Le mariage intime de Cav and Pag

par

Elena Zilio (Mamma) et Lucia Eva Maria Santozza Westbroeck © ROH Catherine Ashmore

Cavalleria Rusticana & Pagliacci
« Cav and Pag », c’est ainsi que Cavalleria rusticana de Pietro Mascagni et Pagliacci de Ruggero Leoncavallo sont souvent cités en Anglais. On a, en effet, l’habitude de représenter ces deux oeuvres en une seule soirée d’opéra. Cavalleria (Rome 1890) et Pagliacci (Milan 1892) durent chacun environ 80 minutes et sont tous deux des opéras du « verismo » italien. Dans la nouvelle production de Cav/Pag (la première du Royal Opera depuis 1980 et une coproduction avec la Monnaie de Bruxelles), le metteur en scène Damiano Michieletto a encore noué un lien plus étroit entre les deux opéras puisqu’il introduit des personnages de Pagliacci dans Cavalleria et vice versa. Les actions ne se jouent plus en Sicile et Calabre à la fin de 19e siècle mais dans une petite ville italienne vers 1950-60 (costumes Carla Teti). Mamma Lucia est la patronne d’une boulangerie où travaille Silvio qui (pendant l’intermède de Cavalleria) rencontre Nedda qui vient faire de la publicité pour le spectacle de la troupe de son mari Canio. Pendant l’intermède de Pagliacci, on retrouve Santuzza en compagnie d’un prêtre et Mamma Lucia.

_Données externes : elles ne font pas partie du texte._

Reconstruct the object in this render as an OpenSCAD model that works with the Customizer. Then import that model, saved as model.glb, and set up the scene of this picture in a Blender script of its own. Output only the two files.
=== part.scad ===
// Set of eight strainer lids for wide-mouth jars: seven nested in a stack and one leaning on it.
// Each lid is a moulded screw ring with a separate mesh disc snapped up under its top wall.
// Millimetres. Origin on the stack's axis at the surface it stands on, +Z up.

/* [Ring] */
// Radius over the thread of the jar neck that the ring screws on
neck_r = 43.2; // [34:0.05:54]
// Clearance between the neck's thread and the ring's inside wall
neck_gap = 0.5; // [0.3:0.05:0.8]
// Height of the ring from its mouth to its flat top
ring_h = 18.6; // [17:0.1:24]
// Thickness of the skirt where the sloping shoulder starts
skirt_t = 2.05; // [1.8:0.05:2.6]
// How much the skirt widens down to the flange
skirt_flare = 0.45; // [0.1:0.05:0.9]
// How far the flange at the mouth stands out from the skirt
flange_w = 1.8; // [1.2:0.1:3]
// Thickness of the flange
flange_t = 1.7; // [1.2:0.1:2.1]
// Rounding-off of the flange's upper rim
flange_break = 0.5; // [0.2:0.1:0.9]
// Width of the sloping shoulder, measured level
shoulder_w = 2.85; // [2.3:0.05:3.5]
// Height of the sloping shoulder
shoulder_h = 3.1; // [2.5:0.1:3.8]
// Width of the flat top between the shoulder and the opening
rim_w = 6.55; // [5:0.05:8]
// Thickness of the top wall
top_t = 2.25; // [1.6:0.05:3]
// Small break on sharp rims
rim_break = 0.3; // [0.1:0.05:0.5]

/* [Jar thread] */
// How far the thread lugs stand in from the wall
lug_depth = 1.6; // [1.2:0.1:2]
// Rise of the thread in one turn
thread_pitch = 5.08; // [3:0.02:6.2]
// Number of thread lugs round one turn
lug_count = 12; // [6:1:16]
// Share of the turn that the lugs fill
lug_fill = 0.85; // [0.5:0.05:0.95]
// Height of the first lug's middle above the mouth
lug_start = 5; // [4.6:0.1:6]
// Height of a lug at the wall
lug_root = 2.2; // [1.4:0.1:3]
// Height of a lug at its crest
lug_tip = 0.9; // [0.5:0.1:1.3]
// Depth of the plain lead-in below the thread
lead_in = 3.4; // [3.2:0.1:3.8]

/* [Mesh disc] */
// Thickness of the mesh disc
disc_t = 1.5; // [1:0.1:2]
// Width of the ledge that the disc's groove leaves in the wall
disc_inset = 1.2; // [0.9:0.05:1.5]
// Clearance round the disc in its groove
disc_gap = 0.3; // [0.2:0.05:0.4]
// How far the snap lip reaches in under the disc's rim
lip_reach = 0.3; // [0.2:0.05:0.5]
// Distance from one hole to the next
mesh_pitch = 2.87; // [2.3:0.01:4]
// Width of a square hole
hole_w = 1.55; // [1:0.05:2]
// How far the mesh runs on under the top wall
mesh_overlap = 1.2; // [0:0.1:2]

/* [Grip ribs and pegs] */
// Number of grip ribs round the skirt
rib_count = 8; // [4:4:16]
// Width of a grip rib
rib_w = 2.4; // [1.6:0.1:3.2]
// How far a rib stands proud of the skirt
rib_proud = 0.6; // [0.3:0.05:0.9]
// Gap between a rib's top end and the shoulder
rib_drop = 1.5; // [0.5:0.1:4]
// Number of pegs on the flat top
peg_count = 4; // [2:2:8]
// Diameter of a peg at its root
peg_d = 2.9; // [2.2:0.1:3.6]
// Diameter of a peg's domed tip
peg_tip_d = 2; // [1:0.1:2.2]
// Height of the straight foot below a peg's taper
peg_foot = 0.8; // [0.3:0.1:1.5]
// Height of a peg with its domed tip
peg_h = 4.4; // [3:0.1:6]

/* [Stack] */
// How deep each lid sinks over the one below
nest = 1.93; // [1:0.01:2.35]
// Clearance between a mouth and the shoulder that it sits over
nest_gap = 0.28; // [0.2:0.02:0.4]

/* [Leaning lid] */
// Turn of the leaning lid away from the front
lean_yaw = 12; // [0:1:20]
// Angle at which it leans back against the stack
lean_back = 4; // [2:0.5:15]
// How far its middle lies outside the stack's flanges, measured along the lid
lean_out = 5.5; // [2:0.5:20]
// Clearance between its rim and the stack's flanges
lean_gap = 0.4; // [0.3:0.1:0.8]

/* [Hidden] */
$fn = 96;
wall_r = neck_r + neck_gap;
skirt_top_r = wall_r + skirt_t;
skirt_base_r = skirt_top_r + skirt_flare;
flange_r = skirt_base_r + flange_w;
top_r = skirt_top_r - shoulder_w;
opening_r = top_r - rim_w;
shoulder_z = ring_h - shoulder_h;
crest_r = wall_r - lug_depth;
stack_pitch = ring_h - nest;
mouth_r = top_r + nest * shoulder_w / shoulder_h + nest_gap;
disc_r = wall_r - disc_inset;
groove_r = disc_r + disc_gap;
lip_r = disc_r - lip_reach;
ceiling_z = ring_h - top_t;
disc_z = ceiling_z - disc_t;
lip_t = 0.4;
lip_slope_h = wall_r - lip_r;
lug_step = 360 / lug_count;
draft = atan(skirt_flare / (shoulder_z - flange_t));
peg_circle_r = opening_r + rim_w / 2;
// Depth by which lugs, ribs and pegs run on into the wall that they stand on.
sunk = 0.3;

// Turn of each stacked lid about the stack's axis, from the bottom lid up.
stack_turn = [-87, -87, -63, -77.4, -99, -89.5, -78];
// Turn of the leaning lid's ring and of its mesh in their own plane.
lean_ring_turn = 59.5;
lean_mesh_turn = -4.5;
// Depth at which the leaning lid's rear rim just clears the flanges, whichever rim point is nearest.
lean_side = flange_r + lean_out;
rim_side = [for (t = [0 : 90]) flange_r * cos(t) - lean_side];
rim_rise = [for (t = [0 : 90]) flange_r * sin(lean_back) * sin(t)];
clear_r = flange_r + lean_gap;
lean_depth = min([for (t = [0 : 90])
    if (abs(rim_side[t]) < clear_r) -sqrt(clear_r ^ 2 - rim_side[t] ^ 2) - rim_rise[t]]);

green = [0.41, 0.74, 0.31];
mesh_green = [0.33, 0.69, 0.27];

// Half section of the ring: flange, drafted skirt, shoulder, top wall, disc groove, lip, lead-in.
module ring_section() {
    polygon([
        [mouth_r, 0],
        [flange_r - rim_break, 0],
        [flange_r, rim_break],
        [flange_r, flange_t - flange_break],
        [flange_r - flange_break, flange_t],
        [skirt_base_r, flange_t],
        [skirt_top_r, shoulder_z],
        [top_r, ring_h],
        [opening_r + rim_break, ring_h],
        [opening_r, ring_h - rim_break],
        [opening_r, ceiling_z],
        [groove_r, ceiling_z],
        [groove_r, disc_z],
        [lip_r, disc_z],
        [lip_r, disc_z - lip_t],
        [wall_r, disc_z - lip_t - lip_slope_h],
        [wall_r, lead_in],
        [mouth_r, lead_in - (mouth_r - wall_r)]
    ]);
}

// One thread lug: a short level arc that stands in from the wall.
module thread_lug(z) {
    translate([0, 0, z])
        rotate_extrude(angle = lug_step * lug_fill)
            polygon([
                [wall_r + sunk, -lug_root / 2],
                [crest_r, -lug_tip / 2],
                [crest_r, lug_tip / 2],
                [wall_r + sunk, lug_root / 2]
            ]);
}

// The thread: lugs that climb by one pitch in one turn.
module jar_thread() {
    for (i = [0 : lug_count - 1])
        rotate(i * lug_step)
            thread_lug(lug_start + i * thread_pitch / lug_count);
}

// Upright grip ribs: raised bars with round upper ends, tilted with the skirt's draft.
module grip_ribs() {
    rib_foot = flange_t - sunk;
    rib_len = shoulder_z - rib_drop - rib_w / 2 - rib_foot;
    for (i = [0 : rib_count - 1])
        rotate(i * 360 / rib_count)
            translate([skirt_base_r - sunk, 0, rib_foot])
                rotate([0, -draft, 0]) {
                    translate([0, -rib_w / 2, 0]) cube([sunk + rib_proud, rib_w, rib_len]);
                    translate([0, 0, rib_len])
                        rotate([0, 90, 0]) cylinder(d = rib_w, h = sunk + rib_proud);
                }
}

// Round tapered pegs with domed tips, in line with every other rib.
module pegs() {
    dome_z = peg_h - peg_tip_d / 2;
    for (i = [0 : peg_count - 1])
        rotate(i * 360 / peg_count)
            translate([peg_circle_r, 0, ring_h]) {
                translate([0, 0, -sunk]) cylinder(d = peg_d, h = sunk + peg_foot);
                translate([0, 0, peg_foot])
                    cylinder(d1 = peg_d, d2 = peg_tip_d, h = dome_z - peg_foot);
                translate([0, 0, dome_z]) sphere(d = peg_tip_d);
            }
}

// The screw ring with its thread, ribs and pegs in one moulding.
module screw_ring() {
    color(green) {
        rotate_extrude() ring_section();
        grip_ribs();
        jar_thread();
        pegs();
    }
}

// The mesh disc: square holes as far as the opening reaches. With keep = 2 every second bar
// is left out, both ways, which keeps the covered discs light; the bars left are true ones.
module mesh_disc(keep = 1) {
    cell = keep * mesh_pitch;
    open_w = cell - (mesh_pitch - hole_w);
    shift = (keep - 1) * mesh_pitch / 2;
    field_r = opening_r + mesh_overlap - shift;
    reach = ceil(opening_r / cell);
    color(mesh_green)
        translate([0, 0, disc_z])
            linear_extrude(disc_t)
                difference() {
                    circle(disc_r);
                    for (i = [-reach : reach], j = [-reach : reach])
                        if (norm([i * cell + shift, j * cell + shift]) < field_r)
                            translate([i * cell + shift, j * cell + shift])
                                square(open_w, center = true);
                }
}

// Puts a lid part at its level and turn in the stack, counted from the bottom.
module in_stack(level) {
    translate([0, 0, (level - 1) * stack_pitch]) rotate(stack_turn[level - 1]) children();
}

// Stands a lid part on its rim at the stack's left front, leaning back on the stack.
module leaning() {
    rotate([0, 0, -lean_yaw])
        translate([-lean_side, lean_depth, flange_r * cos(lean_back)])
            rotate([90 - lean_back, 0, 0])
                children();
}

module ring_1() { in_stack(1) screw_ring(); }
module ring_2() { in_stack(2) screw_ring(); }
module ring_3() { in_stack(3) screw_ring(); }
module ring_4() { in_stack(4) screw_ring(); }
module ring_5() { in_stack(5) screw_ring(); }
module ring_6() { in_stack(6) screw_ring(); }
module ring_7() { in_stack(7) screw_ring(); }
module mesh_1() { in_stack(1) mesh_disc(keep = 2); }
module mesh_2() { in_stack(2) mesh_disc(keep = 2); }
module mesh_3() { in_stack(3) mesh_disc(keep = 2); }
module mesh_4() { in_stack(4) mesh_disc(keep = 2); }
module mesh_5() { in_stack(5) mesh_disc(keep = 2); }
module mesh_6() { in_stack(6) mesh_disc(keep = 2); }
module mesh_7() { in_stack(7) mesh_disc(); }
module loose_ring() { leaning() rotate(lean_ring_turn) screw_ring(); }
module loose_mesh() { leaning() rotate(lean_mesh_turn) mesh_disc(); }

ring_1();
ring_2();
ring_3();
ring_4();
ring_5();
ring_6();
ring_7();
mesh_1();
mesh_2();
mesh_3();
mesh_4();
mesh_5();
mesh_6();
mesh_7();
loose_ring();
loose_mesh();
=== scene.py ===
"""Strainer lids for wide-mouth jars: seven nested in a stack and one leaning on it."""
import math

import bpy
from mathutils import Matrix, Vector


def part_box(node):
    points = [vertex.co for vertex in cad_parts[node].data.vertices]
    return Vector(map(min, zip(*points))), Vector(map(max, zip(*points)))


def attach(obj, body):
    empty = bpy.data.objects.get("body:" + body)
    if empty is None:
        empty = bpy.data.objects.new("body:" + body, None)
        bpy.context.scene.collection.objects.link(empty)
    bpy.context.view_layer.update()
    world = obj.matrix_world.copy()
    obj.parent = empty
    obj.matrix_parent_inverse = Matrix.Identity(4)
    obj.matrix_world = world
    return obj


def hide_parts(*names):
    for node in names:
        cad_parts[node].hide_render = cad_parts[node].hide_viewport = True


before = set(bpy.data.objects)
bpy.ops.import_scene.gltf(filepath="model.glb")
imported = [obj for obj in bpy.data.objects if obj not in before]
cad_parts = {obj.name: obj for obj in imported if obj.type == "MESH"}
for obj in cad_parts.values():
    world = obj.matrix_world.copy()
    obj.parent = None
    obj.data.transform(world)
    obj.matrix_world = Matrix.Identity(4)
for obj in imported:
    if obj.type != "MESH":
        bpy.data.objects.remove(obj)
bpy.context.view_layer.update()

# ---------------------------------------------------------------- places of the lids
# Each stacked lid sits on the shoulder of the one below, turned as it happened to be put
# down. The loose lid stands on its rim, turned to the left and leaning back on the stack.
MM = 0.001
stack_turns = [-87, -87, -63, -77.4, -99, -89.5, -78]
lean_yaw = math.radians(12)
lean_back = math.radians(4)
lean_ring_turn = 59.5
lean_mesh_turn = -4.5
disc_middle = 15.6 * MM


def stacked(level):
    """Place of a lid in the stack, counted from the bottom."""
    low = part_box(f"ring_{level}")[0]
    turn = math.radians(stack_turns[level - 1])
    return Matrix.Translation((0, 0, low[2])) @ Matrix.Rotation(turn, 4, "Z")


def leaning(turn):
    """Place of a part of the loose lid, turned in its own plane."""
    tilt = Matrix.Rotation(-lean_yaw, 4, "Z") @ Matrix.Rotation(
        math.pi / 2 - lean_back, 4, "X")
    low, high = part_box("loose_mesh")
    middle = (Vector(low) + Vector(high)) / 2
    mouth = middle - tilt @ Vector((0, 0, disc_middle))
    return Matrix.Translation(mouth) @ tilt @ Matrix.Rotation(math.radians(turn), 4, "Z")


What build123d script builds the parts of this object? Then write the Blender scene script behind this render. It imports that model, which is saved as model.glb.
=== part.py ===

Une fois de plus Damiano Michieletto a cru bon d’ajouter aux livrets originaux de nouveaux éléments qui sont la plupart du temps inutiles, dérangeants, sans rendre l’action plus réaliste ou convaincante, comme tout le va-et-vient dans la boulangerie. De plus, le décor de Paolo Fantin se contente tourner constamment pour faire apparaître différents lieux d’actions. Ingénieux et pratique, il sert autant Cavalleria que Pagliacci en fonction de l’interprétation de Michieletto, mais tout ce mouvement est finalement irritant et peu favorable à la tension dramatique qu’Antonio Pappano et les chanteurs s’efforcent de créer.
Dommage ! Car le directeur musical et l’orchestre du Royal Opera font plus que rendre justice aux partitions. On sent que Pappano aime cette musique souvent maltraitée voire méprisée, qu’il donne toute sa force expressive et dramatique, ses nuances et ses détails orchestraux avec des bois subtils et un beau lyrisme. Deux chanteurs se produisaient dans les deux opéras : le ténor letton Aleksandrs Antonenko et le baryton grec Dimitri Platanias. Antonenko donne du tempérament scénique aux personnages de Turiddu et Canio qu’il chante de sa voix de métal solide et brillant qui pourrait offrir plus de nuances. Platanias au physique trapu campait un Alfio vocalement robuste et violent et un Tonio frustré et perfide. La soprano néerlandaise Eva-Maria Westbroek donnait à sa Santuzza émouvante sa voix ample et vibrante et l’Italienne Carmen Giannattasio présentait une Nedda aguichante et oppressée au soprano assez dur. Martina Belli fait une Lola surtout scéniquement séduisante et Elena Zilio une Mamma Lucia très italienne, vocalement fatiguée et scéniquement trop dramatique. Dionysios Sourbis, boulanger dans Cavalleria se meut en Silvio assez anodin dans Pagliacci et Benjamin Hulett fait un bon Beppe. Les chœurs, malheureusement, manquent de cohésion.